-- begin Dataset excerpt --

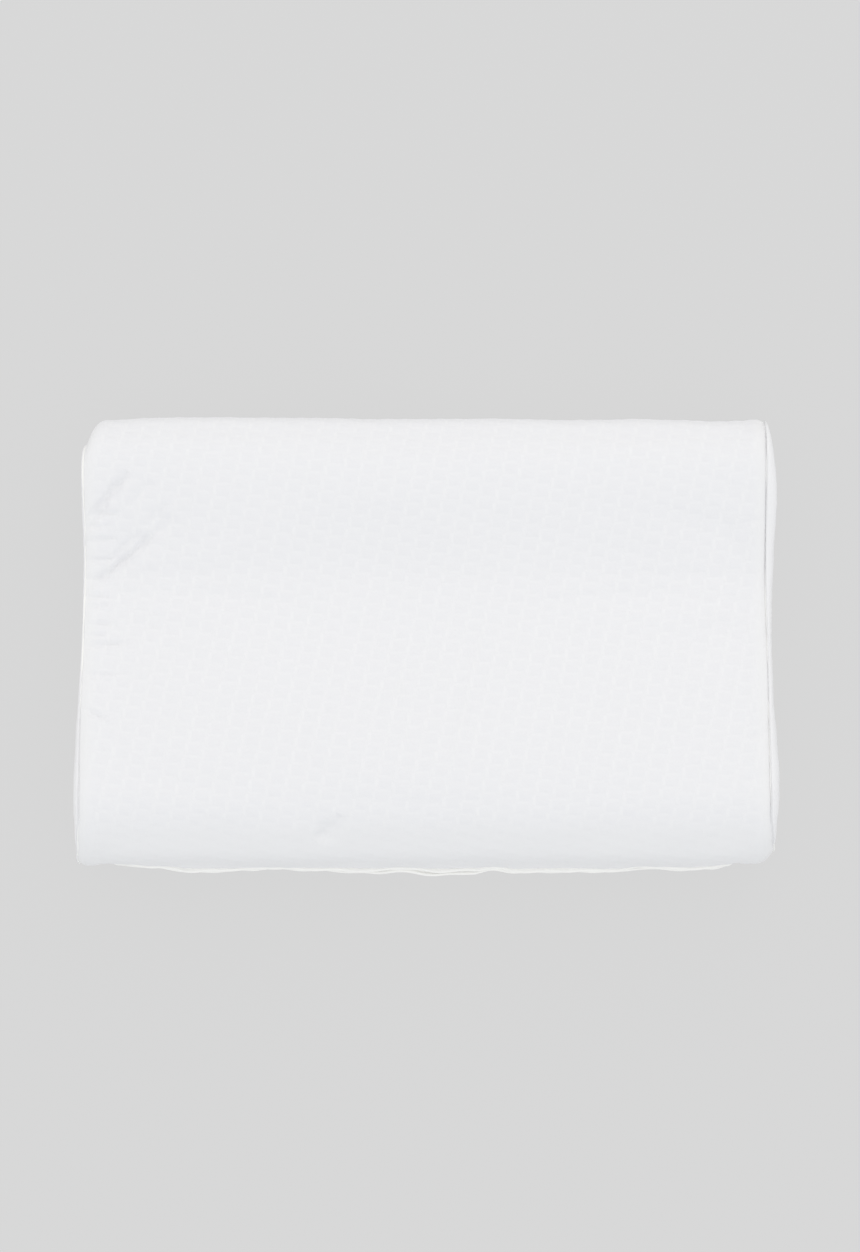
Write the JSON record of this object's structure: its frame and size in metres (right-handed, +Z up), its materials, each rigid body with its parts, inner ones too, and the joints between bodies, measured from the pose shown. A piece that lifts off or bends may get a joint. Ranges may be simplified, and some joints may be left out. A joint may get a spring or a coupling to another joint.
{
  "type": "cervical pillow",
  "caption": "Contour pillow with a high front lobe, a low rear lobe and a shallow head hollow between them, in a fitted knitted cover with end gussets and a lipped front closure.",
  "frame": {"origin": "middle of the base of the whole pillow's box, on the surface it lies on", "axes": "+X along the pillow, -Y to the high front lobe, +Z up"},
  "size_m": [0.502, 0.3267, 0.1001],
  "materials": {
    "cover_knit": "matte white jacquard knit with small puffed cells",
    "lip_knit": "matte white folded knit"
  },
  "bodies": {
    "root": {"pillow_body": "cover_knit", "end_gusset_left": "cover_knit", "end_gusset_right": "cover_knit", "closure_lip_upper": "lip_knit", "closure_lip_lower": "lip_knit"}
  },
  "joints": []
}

-- end Dataset excerpt --

**Task statement**
Write the listing out again, exactly as it reads.

**Solution for this task**
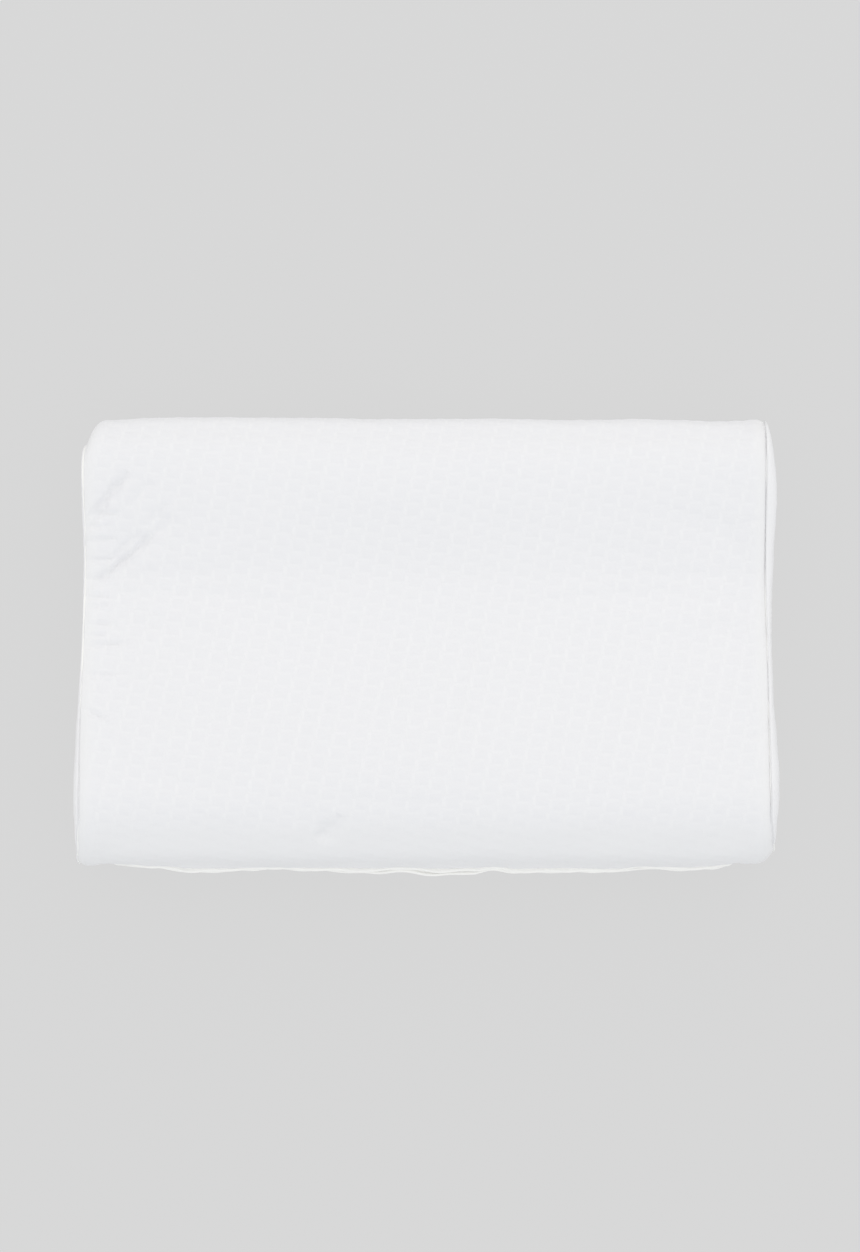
Write the JSON record of this object's structure: its frame and size in metres (right-handed, +Z up), its materials, each rigid body with its parts, inner ones too, and the joints between bodies, measured from the pose shown. A piece that lifts off or bends may get a joint. Ranges may be simplified, and some joints may be left out. A joint may get a spring or a coupling to another joint.
{
  "type": "cervical pillow",
  "caption": "Contour pillow with a high front lobe, a low rear lobe and a shallow head hollow between them, in a fitted knitted cover with end gussets and a lipped front closure.",
  "frame": {"origin": "middle of the base of the whole pillow's box, on the surface it lies on", "axes": "+X along the pillow, -Y to the high front lobe, +Z up"},
  "size_m": [0.502, 0.3267, 0.1001],
  "materials": {
    "cover_knit": "matte white jacquard knit with small puffed cells",
    "lip_knit": "matte white folded knit"
  },
  "bodies": {
    "root": {"pillow_body": "cover_knit", "end_gusset_left": "cover_knit", "end_gusset_right": "cover_knit", "closure_lip_upper": "lip_knit", "closure_lip_lower": "lip_knit"}
  },
  "joints": []
}